Mr Kariama stated that some of the districts in the Region performed badly per the District League Table conducted by UNICEF and CDD-Ghana.
He said in 2016, the Kassena-Nankana West District scored 1.4 per cent of 112 communities on sanitation, indicating that only two communities were declared open defecation free.
The Executive Director who mentioned that the situation was not different from Skilled Delivery and Education.
“When parents understand that simple things like early enrolment and birth registration which don’t require money to do can protect children and reduce poverty, they will change their behaviors.
“Our team is proud to partner UNICEF to achieve that desired change of mind-set,” Mr Kariama indicated.
He stated that failure to eliminate negative cultural practices could make it difficult if not impossible for Ghana to attain the
Sustainable Development Goals.
Mr Kariama appealed to other civil society organisations, district assemblies, religious and traditional leaders as well as the media to join the crusade in campaigning against negative cultural practices that hinder development.

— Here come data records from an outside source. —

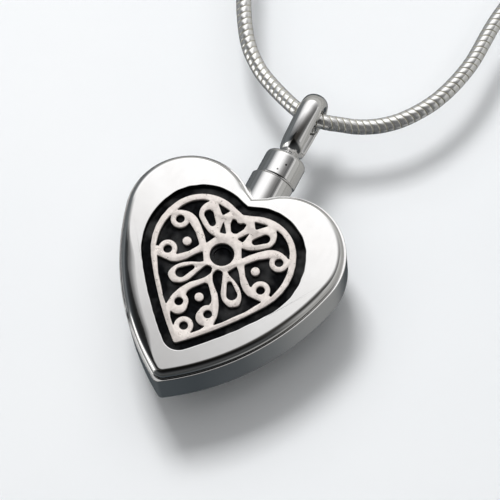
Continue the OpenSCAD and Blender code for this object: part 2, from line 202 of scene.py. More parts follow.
FACE_HEART = Heart(
    half_width=11.55, lobe_y=2.8, lobe_r=6.25, side_r=6.25, tip_depth=14.45,
    cleft_from=130, lobe_end=10, flank_from=-14, cleft_slope=30,
)
INLAY_HEART = Heart(
    half_width=7.5, lobe_y=1.1, lobe_r=4.4, side_r=6.1, tip_depth=10.5,
    cleft_from=115.6, lobe_end=28, flank_from=-34, cleft_slope=17.7,
)


# Mesh helpers.

def skin(bm, rings, material=0):
    """Extrudes a closed loop through rings of equal length and returns the last loop's vertices."""
    loop = [bm.verts.new(p) for p in rings[0]]
    edges = [bm.edges.new((v, loop[(i + 1) % len(loop)])) for i, v in enumerate(loop)]
    for ring in rings[1:]:
        made = bmesh.ops.extrude_edge_only(bm, edges=edges)["geom"]
        fresh = {g for g in made if isinstance(g, bmesh.types.BMVert)}
        edges = [g for g in made if isinstance(g, bmesh.types.BMEdge)]
        for g in made:
            if isinstance(g, bmesh.types.BMFace):
                g.material_index = material
        loop = [next(e.other_vert(v) for e in v.link_edges if e.other_vert(v) in fresh) for v in loop]
        for v, p in zip(loop, ring):
            v.co = p
    return loop


def lathe(bm, profile, matrix, steps=72):
    """Spins a profile of (radius, height) round its axis and lays that axis along the matrix's Z."""
    verts = [bm.verts.new((r * MM, 0, h * MM)) for r, h in profile]
    edges = [bm.edges.new(pair) for pair in zip(verts, verts[1:])]
    made = bmesh.ops.spin(
        bm, geom=verts + edges, cent=(0, 0, 0), axis=(0, 0, 1), angle=math.tau, steps=steps, use_merge=True,
    )
    whole = set(verts) | {g for g in made["geom_last"] if isinstance(g, bmesh.types.BMVert)}
    for v in list(whole):
        whole |= set(linked(v))
    bmesh.ops.transform(bm, matrix=matrix, verts=list(whole))


def linked(start):
    """All the vertices that edges join to a vertex."""
    seen, queue = {start}, [start]
    while queue:
        for e in queue.pop().link_edges:
            for v in e.verts:
                if v not in seen:
                    seen.add(v)
                    queue.append(v)
    return seen


def finished(name, bm, materials):
    """Makes an object of a mesh, in the scene."""
    mesh = bpy.data.meshes.new(name)
    bm.to_mesh(mesh)
    bm.free()
    for m in materials:
        mesh.materials.append(m)
    obj = bpy.data.objects.new(name, mesh)
    bpy.context.scene.collection.objects.link(obj)
    return obj


def piece(name, bm, materials, body, slot, *nodes, sharp=35):
    """Closes a mesh, shades it smooth up to an angle, and hangs it on its body in place of its nodes."""
    bmesh.ops.remove_doubles(bm, verts=bm.verts, dist=MERGE * MM)
    bmesh.ops.recalc_face_normals(bm, faces=bm.faces)
    for f in bm.faces:
        f.smooth = True
    for e in bm.edges:
        e.smooth = e.is_manifold and e.calc_face_angle(0) < math.radians(sharp)
    obj = finished(name, bm, materials)
    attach(obj, body)
    if nodes:
        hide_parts(*nodes)
    return obj


def along_neck():
    """Turns an upright lathe onto the neck's axis."""
    return Matrix.Translation((NECK_X * MM, 0, NECK_Z * MM)) @ Matrix.Rotation(-math.pi / 2, 4, "X")


# Materials.

# The sockets of a mix node's two colours and of its colour result.
COLOUR_A, COLOUR_B, COLOUR_OUT = 6, 7, 2


def new_material(name):
    mat = bpy.data.materials.new(name)
    mat.use_nodes = True
    nodes, links = mat.node_tree.nodes, mat.node_tree.links
    return mat, nodes, links, nodes["Principled BSDF"]


def object_noise(nodes, links, scale, detail=3.0, stretch=(1, 1, 1)):
    """Noise in object space; the scale is in marks per metre."""
    coord = nodes.new("ShaderNodeTexCoord")
    mapping = nodes.new("ShaderNodeMapping")
    mapping.inputs["Scale"].default_value = stretch
    tex = nodes.new("ShaderNodeTexNoise")
    tex.inputs["Scale"].default_value = scale
    tex.inputs["Detail"].default_value = detail
    links.new(coord.outputs["Object"], mapping.inputs["Vector"])
    links.new(mapping.outputs["Vector"], tex.inputs["Vector"])
    return tex.outputs["Fac"]


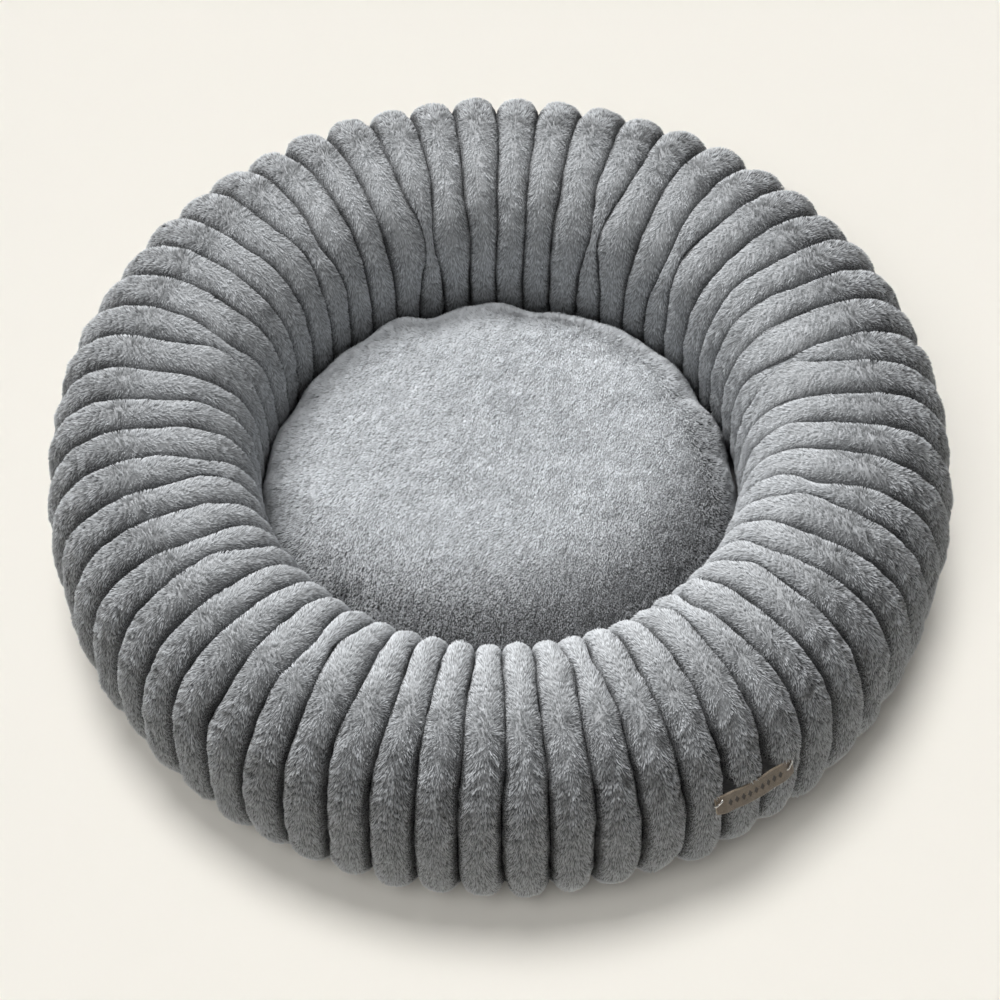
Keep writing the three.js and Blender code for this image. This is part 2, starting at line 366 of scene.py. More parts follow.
def cad_places(name):
    """The points of a CAD node."""
    return np.array([vertex.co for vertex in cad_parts[name].data.vertices])


def round_box(name):
    """A CAD node's range of radius, azimuth in radians and height; it spans less than half a turn."""
    places = cad_places(name)
    middle = places.mean(0)
    base = math.atan2(middle[1], middle[0])
    radius, azimuth = polar(places)
    azimuth = base + np.angle(np.exp(1j * (azimuth - base)))
    return [(part.min(), part.max()) for part in (radius, azimuth, places[:, 2])]


# ---- Places given by the frame ----

bed_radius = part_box("bolster_cover")[1].x
bed_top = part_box("bolster_cover")[1].z
section_middle = (bed_radius - TUBE_WIDTH / 2, (bed_top + TUBE_BOTTOM) / 2)
cushion_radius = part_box("cushion_top")[1].x
cushion_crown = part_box("cushion_top")[1].z
cushion_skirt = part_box("cushion_top")[0].z
label_radii, label_azimuths, label_heights = round_box("label_strip")


# ---- Materials ----

def node(tree, kind, inputs=None, **settings):
    """A new shader node; an input is a value, or the output of another node that it is linked to."""
    made = tree.nodes.new("ShaderNode" + kind)
    for name, value in settings.items():
        setattr(made, name, value)
    for name, value in (inputs or {}).items():
        if isinstance(value, bpy.types.NodeSocket):
            tree.links.new(value, made.inputs[name])
        else:
            made.inputs[name].default_value = value
    return made


def maths(tree, operation, *values):
    """The result of a Math node."""
    return node(tree, "Math", dict(enumerate(values)), operation=operation).outputs[0]


def weighed(tree, start, *terms):
    """A start value, plus each term's value times its weight."""
    for value, weight in terms:
        start = maths(tree, "MULTIPLY_ADD", value, weight, start)
    return start


def ramp(tree, factor, *stops):
    """A colour ramp; each stop is its position and its colour, red, green and blue."""
    made = node(tree, "ValToRGB", {"Fac": factor})
    elements = made.color_ramp.elements
    while len(elements) < len(stops):
        elements.new(1)
    for element, (position, colour) in zip(elements, stops):
        element.position = position
        element.color = (*colour, 1)
    return made.outputs["Color"]


def noise(tree, vector, scale, detail=3, roughness=0.55):
    """Noise over a vector, with one scale or with one for each axis."""
    if isinstance(scale, tuple):
        vector = node(tree, "Mapping", {"Vector": vector, "Scale": scale}).outputs[0]
        scale = 1.0
    inputs = {"Vector": vector, "Scale": scale, "Detail": detail, "Roughness": roughness}
    return node(tree, "TexNoise", inputs).outputs["Fac"]


def marked(tree, name, output="Fac"):
    """What is marked on the vertices or the tufts: a value, or with the output Vector, a vector."""
    return node(tree, "Attribute", attribute_name=name).outputs[output]


def own_place(tree):
    """The piece's own coordinates."""
    return node(tree, "TexCoord").outputs["Object"]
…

Whilst commending the NGO and UNICEF for the intervention, C4D model in every facet of development, be it health, education, agriculture and the natural resource management is paramount and failure to adopt it in development is a recipe for failure.
People are the centre of development and they cannot be ignored when implementing policies and programmes.
The transformation of lives of the people could be better if they are fully engaged in the development process.